The PIWHA believes that ``large, vertically integrated waste industry
firms are generally unwilling to offer smaller haulers disposal
contracts for a term exceeding one year.'' Id. Thus, PIHWA asserts that
a three-year disposal contract requirement will benefit the independent
haulers and, ultimately, competition generally in the Philadelphia,
Pennsylvania area. Id.
The United States does not believe that additional injunctive
relief is necessary to eliminate the competitive effects from the
merger in the Philadelphia area. The proposed Final Judgment should be
no more restrictive than necessary to keep the Divestiture Assets
competitive. Remedies Guide Sec. II. The United States has no evidence
that the defendants' merger would raise competitive issues warranting
the imposition of the additional relief proposed by the PIWHA. Because
the Divestiture Assets will remain competitive without such injunctive
relief, the remedy in the proposed Final
[[Page 28534]]
Judgment is sufficient to resolve the harm alleged in the Complaint.
D. Public Comment From Metro Disposal
1. Summary of Metro Disposal's Comment
Metro Disposal operates small container commercial waste collection
and MSW disposal services principally in the Cleveland, Ohio area. In
its comment, Metro Disposal asserts that the proposed Final Judgment
should be revised to include the sale of 15 small container commercial
waste collection routes in Cuyahoga County along with the sale of the
Harvard Road Transfer Station and an unspecified number of additional
routes in the town of Mansfield to the purchaser of the Oakland Marsh
Landfill. Metro Disposal Comment, at 2. Metro Disposal further asserts
that the Divestiture Assets will not be attractive ``[w]ithout having
some guarantee of volumes into the Harvard transfer [station].'' Id.

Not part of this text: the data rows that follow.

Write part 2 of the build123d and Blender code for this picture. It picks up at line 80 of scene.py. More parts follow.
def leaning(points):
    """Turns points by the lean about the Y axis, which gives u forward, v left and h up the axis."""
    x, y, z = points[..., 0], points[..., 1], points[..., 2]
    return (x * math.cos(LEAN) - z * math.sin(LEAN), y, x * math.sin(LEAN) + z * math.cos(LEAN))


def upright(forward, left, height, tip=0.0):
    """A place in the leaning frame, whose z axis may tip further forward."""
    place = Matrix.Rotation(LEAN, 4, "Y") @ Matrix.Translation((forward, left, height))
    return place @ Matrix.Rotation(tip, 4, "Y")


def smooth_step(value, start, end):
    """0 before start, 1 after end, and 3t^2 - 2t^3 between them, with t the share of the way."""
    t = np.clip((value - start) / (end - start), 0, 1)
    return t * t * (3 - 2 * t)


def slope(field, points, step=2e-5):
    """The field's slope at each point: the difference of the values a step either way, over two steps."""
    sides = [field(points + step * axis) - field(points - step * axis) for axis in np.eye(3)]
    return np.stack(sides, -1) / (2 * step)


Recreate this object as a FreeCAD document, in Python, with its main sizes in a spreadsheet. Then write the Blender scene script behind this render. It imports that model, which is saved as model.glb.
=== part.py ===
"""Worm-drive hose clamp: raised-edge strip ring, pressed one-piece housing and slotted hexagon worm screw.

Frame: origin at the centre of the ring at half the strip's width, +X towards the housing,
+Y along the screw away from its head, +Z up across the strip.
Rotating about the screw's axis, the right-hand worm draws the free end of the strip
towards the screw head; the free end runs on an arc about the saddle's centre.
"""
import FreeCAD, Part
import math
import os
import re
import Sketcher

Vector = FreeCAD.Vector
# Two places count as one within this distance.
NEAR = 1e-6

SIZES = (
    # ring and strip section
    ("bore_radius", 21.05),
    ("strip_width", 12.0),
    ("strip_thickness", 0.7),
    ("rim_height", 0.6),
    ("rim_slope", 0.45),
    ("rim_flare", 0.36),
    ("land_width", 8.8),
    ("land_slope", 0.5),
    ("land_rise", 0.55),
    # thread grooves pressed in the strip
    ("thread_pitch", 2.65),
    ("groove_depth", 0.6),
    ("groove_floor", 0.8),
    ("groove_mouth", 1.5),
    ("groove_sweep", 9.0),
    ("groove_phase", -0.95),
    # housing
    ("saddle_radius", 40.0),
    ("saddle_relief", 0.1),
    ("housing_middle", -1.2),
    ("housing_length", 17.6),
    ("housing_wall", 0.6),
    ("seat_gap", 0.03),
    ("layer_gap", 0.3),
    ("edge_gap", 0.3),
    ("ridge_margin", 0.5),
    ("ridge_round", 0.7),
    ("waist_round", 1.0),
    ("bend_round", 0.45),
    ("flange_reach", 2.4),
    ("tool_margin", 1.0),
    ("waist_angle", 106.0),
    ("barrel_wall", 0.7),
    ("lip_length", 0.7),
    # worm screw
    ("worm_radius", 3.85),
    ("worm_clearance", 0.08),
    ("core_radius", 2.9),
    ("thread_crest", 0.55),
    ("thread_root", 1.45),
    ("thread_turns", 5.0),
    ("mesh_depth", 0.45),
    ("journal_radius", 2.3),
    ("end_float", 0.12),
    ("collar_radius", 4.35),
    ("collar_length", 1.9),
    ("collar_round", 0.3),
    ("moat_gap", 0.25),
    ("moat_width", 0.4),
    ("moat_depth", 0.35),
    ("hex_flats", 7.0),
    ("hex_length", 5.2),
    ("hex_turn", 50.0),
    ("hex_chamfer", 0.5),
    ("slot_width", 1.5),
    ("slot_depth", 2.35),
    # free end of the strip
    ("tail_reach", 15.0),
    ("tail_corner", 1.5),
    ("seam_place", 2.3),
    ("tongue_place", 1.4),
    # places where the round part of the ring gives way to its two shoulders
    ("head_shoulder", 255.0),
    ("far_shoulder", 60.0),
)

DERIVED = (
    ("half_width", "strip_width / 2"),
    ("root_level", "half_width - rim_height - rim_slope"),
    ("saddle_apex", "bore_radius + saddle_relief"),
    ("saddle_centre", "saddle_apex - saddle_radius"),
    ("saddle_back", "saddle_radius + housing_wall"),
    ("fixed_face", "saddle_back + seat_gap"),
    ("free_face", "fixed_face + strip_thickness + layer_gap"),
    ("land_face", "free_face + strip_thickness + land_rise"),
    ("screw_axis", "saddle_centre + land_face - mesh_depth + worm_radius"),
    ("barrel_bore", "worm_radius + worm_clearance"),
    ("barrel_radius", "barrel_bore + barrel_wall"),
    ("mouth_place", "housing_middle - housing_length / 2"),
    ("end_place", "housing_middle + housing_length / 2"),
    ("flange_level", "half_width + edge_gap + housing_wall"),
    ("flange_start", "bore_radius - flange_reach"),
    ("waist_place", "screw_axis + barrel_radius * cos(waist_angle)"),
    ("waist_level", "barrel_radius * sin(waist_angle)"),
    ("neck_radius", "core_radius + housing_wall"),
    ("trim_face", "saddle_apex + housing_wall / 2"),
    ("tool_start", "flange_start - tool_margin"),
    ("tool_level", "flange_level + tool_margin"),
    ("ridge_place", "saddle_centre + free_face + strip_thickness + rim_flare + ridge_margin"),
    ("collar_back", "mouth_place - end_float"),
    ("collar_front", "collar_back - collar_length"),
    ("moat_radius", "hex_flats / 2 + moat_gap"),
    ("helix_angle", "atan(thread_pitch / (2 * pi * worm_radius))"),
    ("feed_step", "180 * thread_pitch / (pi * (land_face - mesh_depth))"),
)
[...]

2. Response of the United States to Metro Disposal's Comment
The United States conducted a thorough investigation into small
container commercial waste collection and MSW disposal services in the
Cleveland, Ohio area. During the investigation, the United States
conducted many interviews of market participants to determine the
competitive impact of the proposed merger. Based on the investigation
and current market conditions, the ordered divestitures of Allied's
Superior Oakland Marsh Landfill and Republic's Harvard Road Transfer
Station will alleviate the competitive concerns alleged in the
Complaint by introducing a new MSW disposal services competitor to the
market. A new competitor should provide a significant competitive
alternative to the defendants' MSW disposal services in the Cleveland
market. Metro Disposal's proposal to revise the proposed Final Judgment
to require the sale of small container commercial waste collection
routes in effect would require a remedy in a market in which no
competitive harm has been alleged, and therefore would exceed the scope
of the Complaint. The United States has no evidence that the merger
would have anticompetitive effects in the market for small container
commercial waste collection services in the Cleveland area. Numerous
competitors for the provision of small container commercial waste
collection services will remain in the Cleveland area following the
merger. Because the merger will not cause competitive harm in this
market, the additional remedy proposed by Metro Disposal is
unnecessary.
With regard to Metro Disposal's concern that additional MSW volumes
are necessary for the continued viability of the Harvard Road Transfer
Station and Superior Oakland Marsh Landfill, the United States
respectfully disagrees. In its investigation, the United States found
that the Harvard Road Transfer Station is centrally located in the City
of Cleveland and is accessible to MSW haulers in Cuyahoga County. In
addition, the Superior Oakland Marsh landfill will provide the Acquirer
with an option for the final disposal of MSW. In the Cleveland, Ohio
area, there are several independent haulers who are seeking additional
disposal options. Accordingly, in addition to internalizing its own MSW
in the transfer station and landfill, the Acquirer of the Divestiture
Assets will be able to compete for third-party volumes to supply these
disposal facilities. Thus, the ordered divestitures of Allied's
Superior Oakland Marsh Landfill and Republic's Harvard Road Transfer
Station will alleviate the competitive concerns alleged in the
Complaint by introducing a new MSW disposal services competitor into
the Cleveland, Ohio area, thereby maintaining the pre-merger level of
competition.
E. Public Comment From the Cuyahoga Solid Waste District
1. Summary of the Cuyahoga Solid Waste District's Comment
Like Metro Disposal, the Cuyahoga Solid Waste District urges that
``sufficient small container commercial collection routes in the
Cleveland, Ohio market area be added to the Relevant Hauling Assets''
to make ``the sale of the Harvard Road Transfer Station and the Oakland
Marsh Landfill a financially viable transaction necessary to attract a
qualified buyer.'' Cuyahoga Comment, at 2. The Cuyahoga Solid Waste
District also asserts that the proposed Final Judgment should prohibit
Republic from acquiring transfer station assets in Cuyahoga County,
including the Broadview Heights Recycling Center. Id.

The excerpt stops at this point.